Recently Acquired Skills are Hair-raising.


Afton is very involved in her own dinnertime cleanup.


A non-posed shot of Annika eating ice cream. Really, it wasn't posed!!


My mom with the girls. Don't ask me what Annika is doing.

Thanks for the good wishes. We are on the other side of yucky sicknesses now and looking forward to a brief stretch of good health.

On to the more disturbing portion of my life right now: Afton can climb into her crib unassisted.
"Now wait a second, Karie, isn't that a good thing?"
Well yes, it is for my mother, for whom getting a 30 lb. grandchild into bed was a difficulty when she would babysit. On the other hand, Mat and I are brawny beings, having spawned from the same stock that produced Vikings and other such fearless warriors. Tossing a 30 lb. child into her crib at night was never a problem.

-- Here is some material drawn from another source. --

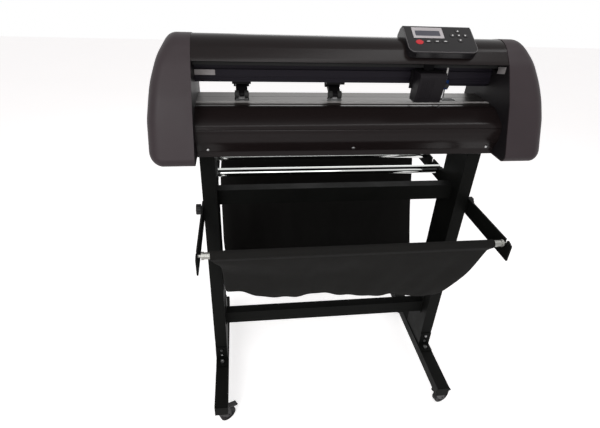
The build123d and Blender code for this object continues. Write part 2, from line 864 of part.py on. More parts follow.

Enter our genetics. Afton has inherited the same fearlessness as her warrior-like ancestors. She will climb anything she can get a toehold on. Being that there is a rocking armchair next to her crib, she ascends the chair, stands on the arm (which wobbles, since it's a *rocking* chair), and hoists one short, chubby leg over the lowered rail of her crib and ponderously swings her little self in.

Then Mat taught her how to climb out. I may have to start dyeing my hair in an attempt to cover the sudden onslaught of gray as I picture her falling out. Worse, we found out yesterday that she can get into the crib when the side is raised. This means that my youngest child is risking life and limb (well, maybe just limb) four feet above the ground to get into her bed. And she's got her sister climbing in too.

You see, I wanted to go gray gracefully--a hair here, a lock there, something more distinguished than gray all at once because my kids have a sudden interest in extreme toddler sports.

Mat says people will laugh at me when I post this, so I must include this caveat: One of my greatest fears is falling from heights.

My next greatest fear, recently acquired, is of my children falling from heights. The end.

4 comments:

Cami said...

Heights are rather scary when you picture children falling from them. My kids never climbed out of cribs until I put a perfectly positioned dresser right next to it. Anyway, now they are in beds, of course. Good luck with all of that. Cute pics!

Unknown said...

I'm afraid of heights, too.

Anyway, one thing I learned from life (so far) is how amazing it is that no matter how crazy and daring kids are...they somehow make it to adulthood.

So much for Darwanism...

SWILUA said...

I used to have these horrible nightmares that Sam would suddenly learn to climb out of his crib exactly when his room was a mess and he would impale himself on one of the MANY things that I had been too lazy to clean up! ACK!

(He's in a big boy bed now, though; the new problem is keeping him there through the night!)

Anonymous said...

Well put, vladtech! You know we got that tent for Markus's crib for that exact reason. After my C-section and Michael gone nights, I couldn't risk having Markus wondering the house. It worked well on the transition to the toddler bed too.